Una delle preoccupazioni più grandi del Partito comunista cinese è poter dominare la successione del XIV Dalai Lama. Per tradizione, il successore, maschio o femmina, viene riconosciuto come reincarnazione del precedente leader spirituale, quando egli è defunto. Nel 1995 Pechino ha imprigionato Gedhun Choekyi Nyima, il Panchen Lama (la seconda carica del buddismo tibetano) riconosciuto dal Dalai e ha imposto un Panchen Lama scelto dal Partito, Gyaincain Norbu.

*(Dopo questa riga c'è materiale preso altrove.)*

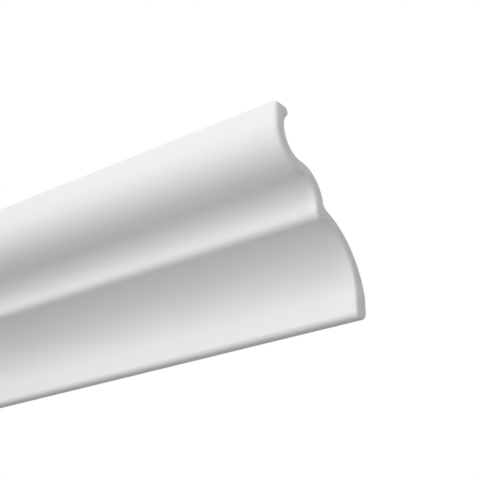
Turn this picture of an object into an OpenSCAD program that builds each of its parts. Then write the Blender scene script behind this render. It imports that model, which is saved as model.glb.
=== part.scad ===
// Crown moulding length: one straight, thin-walled profile, cut square at both ends.
//
// From the ceiling down and back to the wall, the face is a flat fascia, an ovolo
// (a convex quarter round), a narrow soffit, a small cove, a riser that ends in a
// sharp ridge, a ledge, a large cove and a plain lower face with a rounded nose.
// The back follows the face one wall behind it and is open to the corner of the room.
//
// Frame: X along the length, +Y into the wall, +Z up.
// The origin is the middle of the flat seat that lies against the wall.

/* [Overall] */
// Length of the piece, end to end
length = 1000; // [100:10:3000]
// Height of wall that the moulding covers, from the ceiling to the nose
drop = 92; // [84:0.5:150]
// Width of ceiling that the moulding covers, from the wall to the fascia
projection = 77; // [73:0.5:110]

/* [Face, from the ceiling down] */
// Height of the flat fascia under the ceiling
fascia_h = 11; // [6:0.5:16]
// Radius of the ovolo, a convex quarter round
ovolo_r = 21; // [12:0.5:25]
// Width of the narrow soffit between the ovolo and the small cove
soffit_w = 1; // [0.5:0.25:5]
// Radius of the small cove, a concave quarter round
cove_r = 11.5; // [6:0.5:15]
// Height of the riser from the small cove down to the ridge
riser_h = 6.5; // [2:0.5:12]
// Radius of the large cove, a concave quarter round
big_cove_r = 29; // [18:0.5:33]

/* [Walls and back] */
// Thickness of the wall behind the fascia, ovolo, small cove and ledge
wall = 7; // [4:0.25:9]
// Thickness of the wall behind the lower face
base_wall = 9.25; // [7.5:0.25:12]
// Thickness of the wall at the middle of the large cove
big_cove_wall = 6; // [4:0.25:8]
// Radius of the hollow that runs up the back of the fascia to the bead
fascia_back_r = 11.5; // [11:0.5:16]

/* [Rounded edges] */
// Radius of the nose, below the lower face
nose_front_r = 3; // [0.5:0.25:3.5]
// Radius of the nose, below the seat against the wall
nose_back_r = 4; // [0.5:0.25:4]
// Radius of the bead along the back of the seat against the ceiling
bead_r = 2.25; // [1:0.25:3]

/* [Hidden] */
$fn = 96;

// How far a cutting shape reaches past what it cuts
past = 1;

// Points of the face as [depth behind the fascia, height from the ceiling], heights negative
ovolo_c = [ovolo_r, -fascia_h];
soffit_end = ovolo_c + [soffit_w, -ovolo_r];
cove_c = soffit_end - [0, cove_r];
ridge = cove_c + [cove_r, -riser_h];
lower_face_x = projection - base_wall;
big_cove_c = [lower_face_x - big_cove_r, ridge.y - big_cove_r];

// Points of the back
wall_seat_low = [projection, nose_back_r - drop];
wall_seat_top = [projection, big_cove_c.y];
wall_seat_mid = (wall_seat_low + wall_seat_top) / 2;
notch = ridge + [wall, wall];
big_cove_mid = big_cove_c + (big_cove_r + big_cove_wall) * [cos(45), sin(45)];
big_cove_back_c = circle_centre(notch, big_cove_mid, wall_seat_top);
fascia_back_c = [wall + fascia_back_r, -fascia_h];
bead_c = fascia_back_c + across(fascia_back_r + bead_r, fascia_h - bead_r);

// Centre of the circle through three points
function circle_centre(p, q, r) =
    let (a = q - p)
    let (b = r - p)
    p + [b.y * (a * a) - a.y * (b * b), a.x * (b * b) - b.x * (a * a)] / (2 * cross(a, b));

// Step of length reach, up by rise and otherwise towards the face
function across(reach, rise) = [-sqrt(reach * reach - rise * rise), rise];

// Rectangle between its low and high corners
module block(low, high) {
    translate(low)
        square(high - low);
}

// Full circle
module disc(centre, r) {
    translate(centre)
        circle(r);
}

// Quarter circle below (down = true) or above its centre, on the side of the face
module quarter(centre, r, down) {
    intersection() {
        disc(centre, r);
        block(centre - [r, down ? r : 0], centre + [0, down ? 0 : r]);
    }
}

// All that lies behind the face, as far as the wall and the ceiling
module behind_face() {
    corner = [projection, 0];
    block([0, -fascia_h], corner);
    quarter(ovolo_c, ovolo_r, true);
    block([ovolo_r, soffit_end.y], corner);
    difference() {
        block(cove_c, corner);
        disc(cove_c, cove_r);
    }
    block(ridge, corner);
    difference() {
        block(big_cove_c, corner);
        disc(big_cove_c, big_cove_r);
    }
    lower_face();
}

// Lower face down to the nose, with both bottom edges rounded
module lower_face() {
    block([lower_face_x, nose_front_r - drop], [projection - nose_back_r, 0]);
    block([lower_face_x + nose_front_r, -drop], [projection - nose_back_r, 0]);
    block([projection - nose_back_r - past, wall_seat_low.y], [projection, 0]);
    disc([lower_face_x + nose_front_r, nose_front_r - drop], nose_front_r);
    disc(wall_seat_low - [nose_back_r, 0], nose_back_r);
}

// All that lies behind the back, open to the corner of the room
module behind_back() {
    corner = [projection + past, past];
    difference() {
        union() {
            quarter(fascia_back_c, fascia_back_r, false);
            polygon([bead_c, [bead_c.x, past], [fascia_back_c.x, past], fascia_back_c]);
            block(fascia_back_c, corner);
        }
        disc(bead_c, bead_r);
    }
    quarter(ovolo_c, ovolo_r - wall, true);
    block([ovolo_c.x, soffit_end.y + wall], [corner.x, -fascia_h]);
    difference() {
        union() {
            difference() {
                block(cove_c, [corner.x, -fascia_h]);
                disc(cove_c, cove_r + wall);
            }
            block([notch.x, wall_seat_top.y - past], [corner.x, cove_c.y]);
        }
        disc(big_cove_back_c, norm(big_cove_back_c - notch));
    }
}

module profile() {
    difference() {
        behind_face();
        behind_back();
    }
}

module crown_moulding() {
    color("whitesmoke")
        translate([0, -projection, -wall_seat_mid.y])
            rotate([90, 0, 90])
                linear_extrude(length, center = true)
                    profile();
}

crown_moulding();
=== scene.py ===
# Crown moulding length: one straight length with a painted face, a bare back and sawn ends.
from math import atan2, ceil, cos, pi, radians, sin

import bmesh
import bpy
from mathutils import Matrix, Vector


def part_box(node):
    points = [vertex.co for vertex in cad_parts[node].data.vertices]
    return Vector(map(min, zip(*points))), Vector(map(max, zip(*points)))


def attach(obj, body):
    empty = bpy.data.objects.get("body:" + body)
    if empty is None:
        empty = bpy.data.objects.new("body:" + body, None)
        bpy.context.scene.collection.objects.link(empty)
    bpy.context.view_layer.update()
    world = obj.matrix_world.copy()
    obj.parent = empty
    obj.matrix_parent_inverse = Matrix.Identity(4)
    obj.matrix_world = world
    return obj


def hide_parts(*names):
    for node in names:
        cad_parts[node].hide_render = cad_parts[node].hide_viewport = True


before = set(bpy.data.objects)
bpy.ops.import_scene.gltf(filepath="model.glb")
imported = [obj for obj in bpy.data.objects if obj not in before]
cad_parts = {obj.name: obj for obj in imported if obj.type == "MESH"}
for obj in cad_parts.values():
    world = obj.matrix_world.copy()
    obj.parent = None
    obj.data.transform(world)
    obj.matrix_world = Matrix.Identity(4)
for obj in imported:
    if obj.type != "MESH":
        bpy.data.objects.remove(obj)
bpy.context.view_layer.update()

low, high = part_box("crown_moulding")


# ---- small helpers for node trees

# the mix node's colour sockets share their names with its number sockets, so they go by place
colourA = 6
colourB = 7
colourResult = 2


def addNode(tree, kind, **settings):
    node = tree.nodes.new(kind)
    for name, value in settings.items():
        setattr(node, name, value)
    return node


def setInputs(node, values):
    for name, value in values.items():
        node.inputs[name].default_value = value


def freshMaterial(name, shaderValues):
    material = bpy.data.materials.new(name)
    material.use_nodes = True
    tree = material.node_tree
    shader = tree.nodes["Principled BSDF"]
    setInputs(shader, shaderValues)
    return material, tree, shader


def makeGroup(name, inputs, outputs):
    # each socket is a name and its kind
    group = bpy.data.node_groups.new(name, "ShaderNodeTree")
    for socket, kind in inputs.items():
        group.interface.new_socket(socket, in_out="INPUT", socket_type="NodeSocket" + kind)
    for socket, kind in outputs.items():
        group.interface.new_socket(socket, in_out="OUTPUT", socket_type="NodeSocket" + kind)
    return group, addNode(group, "NodeGroupInput"), addNode(group, "NodeGroupOutput")


# ---- what more than one finish uses

grainNoise = {
    "fine": {"Detail": 3.0, "Roughness": 0.55},
    "broad": {"Detail": 4.0, "Roughness": 0.6},
    "low": 0.3,    # nearly all of a noise lies between these two
    "high": 0.7,
}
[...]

Pechino ha già stabilito che qualunque “reincarnazione di lama”, per essere vera, ha bisogno del visto del Partito.

Forse è per questo che, nei giorni scorsi, il Dalai Lama ha dichiarato che la sua futura reincarnazione potrebbe emergere in India e non in Cina. Parlando alla Reuters, egli ha commentato: “In futuro, è probabile che vedrete due Dalai Lama, uno da qui [l’India], in un Paese libero, e uno scelto dai cinesi, di cui nessuno avrà fiducia, e nessuno rispetterà”. E ha aggiunto: “La Cina è una grande nazione, un’antica nazione – ma ha un sistema politico che è totalitario, senza libertà”.